● Exercise brief: Your task is to quote the listing below exactly, beginning with its first line and ending on the line bearing "np.cumsum(np.linalg.norm(np.diff(line, axis=0), axis=1))])".
• • •
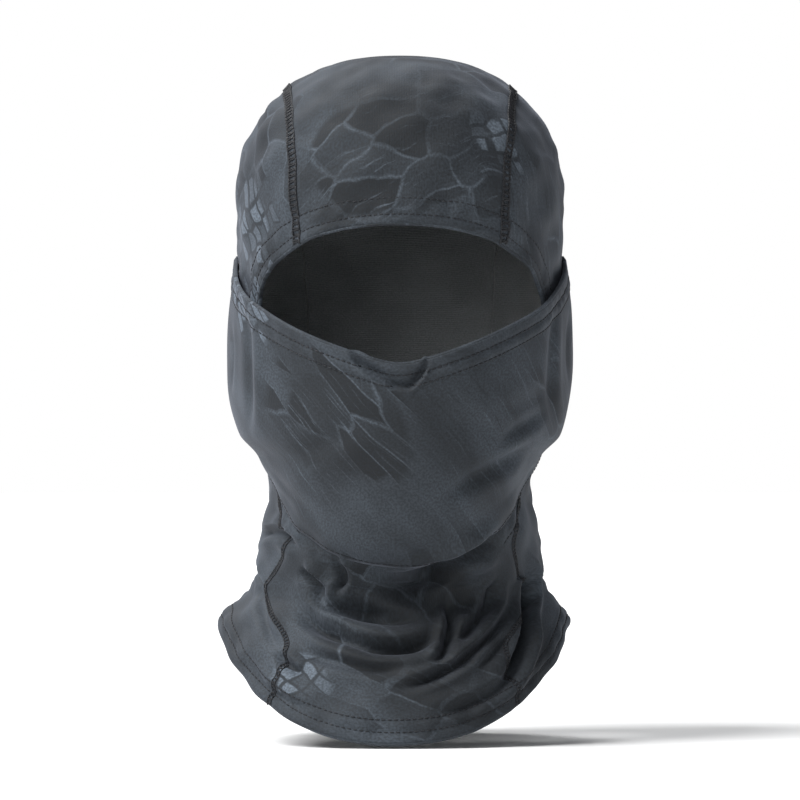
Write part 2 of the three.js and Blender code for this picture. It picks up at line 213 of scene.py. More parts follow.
PROBE_THETA, PROBE_RISE = np.meshgrid(
    np.linspace(-np.pi / 2, np.pi / 2, 361), np.linspace(0, 2.6, 521), indexing="ij"
)
PROBE = skin(PROBE_THETA, PROBE_RISE)


def from_front(x, z):
    """The place (theta, rise) seen straight from the front at that x and z."""
    miss = np.abs(PROBE[..., 0] - x) + np.abs(PROBE[..., 2] - z)
    best = np.unravel_index(np.argmin(miss), miss.shape)
    return PROBE_THETA[best], PROBE_RISE[best]


def running_length(line):
    """How far along a chain of points each of them is."""
    return np.concatenate([[0], np.cumsum(np.linalg.norm(np.diff(line, axis=0), axis=1))])


def line_distance(places, points):
    """Signed distance from places to a line through points, and how far along it (0 to 1)."""
    nearest = np.full(places.shape[:-1], 1e9)
    signed = np.zeros(places.shape[:-1])
    along = np.zeros(places.shape[:-1])
    lengths = np.linalg.norm(np.diff(points, axis=0), axis=1)
    before = 0.0
    for start, end, length in zip(points[:-1], points[1:], lengths, strict=True):
        direction = (end - start) / max(length, 1e-9)
        offset = places - start
        reach = np.clip(offset @ direction, 0, length)
        away = offset - reach[..., None] * direction
        distance = np.linalg.norm(away, axis=-1)
        side = direction[0] * offset[..., 1] - direction[1] * offset[..., 0]
        closer = distance < nearest
        nearest = np.where(closer, distance, nearest)
        signed = np.where(closer, np.sign(side) * distance, signed)
        along = np.where(closer, (before + reach) / lengths.sum(), along)
        before += length
    return signed, along


def smooth_line(points, count=24):
    """A rounded line through a few points."""
    points = np.asarray(points, float)
    ends = [2 * points[0] - points[1], *points, 2 * points[-1] - points[-2]]
    result = []
    for i in range(len(points) - 1):
        p0, p1, p2, p3 = ends[i], ends[i + 1], ends[i + 2], ends[i + 3]
        for t in np.linspace(0, 1, max(2, count // (len(points) - 1)), endpoint=False):
            result.append(
                0.5
                * (
                    2 * p1
                    + (p2 - p0) * t
                    + (2 * p0 - 5 * p1 + 4 * p2 - p3) * t**2
                    + (3 * p1 - p0 - 3 * p2 + p3) * t**3
                )
            )
    result.append(points[-1])
    return np.array(result)


# %% The folds, as seen from the front: points (x, z), depth, width
FOLD_STRENGTH = 1.3
FRONT_FOLDS = [
    # the pockets under the chin
    ([(-14, -139), (6, -137), (24, -129), (40, -118), (52, -112)], 9.0, 5.0),
    ([(-44, -147), (-24, -146), (-2, -149), (16, -148)], 4.6, 3.0),
    ([(-52, -144), (-44, -152), (-26, -160), (-6, -165), (14, -162), (26, -153)], 6.5, 3.6),
    ([(-50, -166), (-30, -172), (-8, -176), (10, -173)], 2.6, 3.0),
    ([(18, -176), (25, -164), (27, -150), (24, -140)], 5.0, 2.8),
    ([(-4, -187), (14, -181), (32, -172), (48, -158), (57, -143)], 4.6, 2.6),
    ([(28, -163), (40, -152), (48, -141), (52, -130)], 4.2, 3.0),
    ([(38, -176), (48, -168), (56, -158)], 2.4, 3.0),
    ([(62, -124), (67, -134), (64, -148), (64, -162), (58, -176), (48, -187)], 7.0, 3.6),
    # beside the left neck seam
    ([(-72, -124), (-69, -136), (-66, -150), (-61, -162), (-54, -171)], 2.6, 3.0),
    ([(-72, -112), (-62, -110), (-54, -114), (-48, -120)], 3.2, 3.0),
    ([(-50, -128), (-42, -136), (-36, -146)], 4.2, 3.2),
    ([(-34, -122), (-28, -132), (-32, -144)], 3.4, 2.6),
    ([(-60, -168), (-50, -176), (-44, -178)], 3.0, 2.6),
    # above the hem
    ([(-74, -168), (-66, -182), (-52, -192), (-36, -198)], 2.0, 3.0),
    ([(14, -198), (36, -193), (56, -182), (68, -168)], 2.0, 3.2),
]
# Folds on the sides and the back: points (degrees from the nose, rise)
ROUND_FOLDS = [
    ([(78, 1.10), (96, 1.00), (118, 1.04), (140, 1.02)], 4.5, 4.5),
    ([(84, 1.26), (104, 1.16), (126, 1.20), (150, 1.16)], 3.6, 4.5),
    ([(92, 0.72), (112, 0.66), (134, 0.74), (160, 0.70)], 3.0, 4.5),
    ([(-80, 1.08), (-100, 1.02), (-122, 1.06), (-146, 1.00)], 4.5, 4.5),
    ([(-86, 1.24), (-108, 1.18), (-128, 1.22), (-150, 1.18)], 3.6, 4.5),
    ([(-94, 0.70), (-114, 0.64), (-136, 0.70), (-158, 0.66)], 3.0, 4.5),
    ([(148, 1.32), (166, 1.27), (180, 1.28)], 2.4, 5.0),
    ([(-180, 1.28), (-166, 1.27), (-148, 1.32)], 2.4, 5.0),
    ([(150, 0.95), (168, 0.90), (180, 0.92)], 2.6, 4.5),
    ([(-180, 0.92), (-168, 0.90), (-150, 0.95)], 2.6, 4.5),
]
HOLLOWS = [
    # x, z of the middle as seen from the front, reach across and up, depth
    (16, -137, 34, 13, 14.0),
    (-16, -150, 26, 8, 4.0),
    (-40, -158, 16, 9, 3.0),
    (24, -160, 26, 7, 3.5),
    (64, -140, 9, 16, 4.0),
]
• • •
● Worked answer:
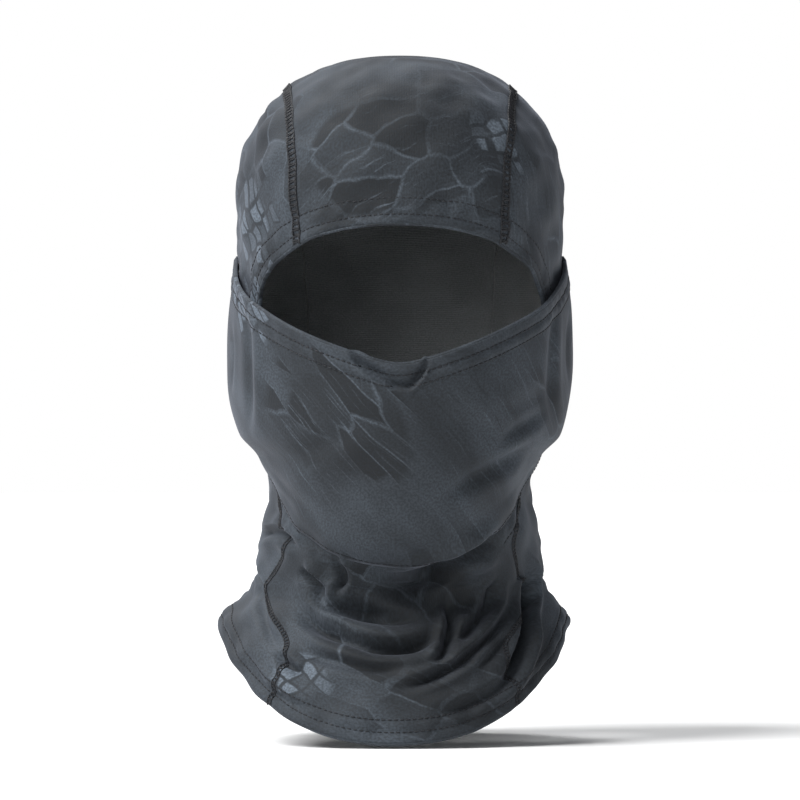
Write part 2 of the three.js and Blender code for this picture. It picks up at line 213 of scene.py. More parts follow.
PROBE_THETA, PROBE_RISE = np.meshgrid(
    np.linspace(-np.pi / 2, np.pi / 2, 361), np.linspace(0, 2.6, 521), indexing="ij"
)
PROBE = skin(PROBE_THETA, PROBE_RISE)


def from_front(x, z):
    """The place (theta, rise) seen straight from the front at that x and z."""
    miss = np.abs(PROBE[..., 0] - x) + np.abs(PROBE[..., 2] - z)
    best = np.unravel_index(np.argmin(miss), miss.shape)
    return PROBE_THETA[best], PROBE_RISE[best]


def running_length(line):
    """How far along a chain of points each of them is."""
    return np.concatenate([[0], np.cumsum(np.linalg.norm(np.diff(line, axis=0), axis=1))])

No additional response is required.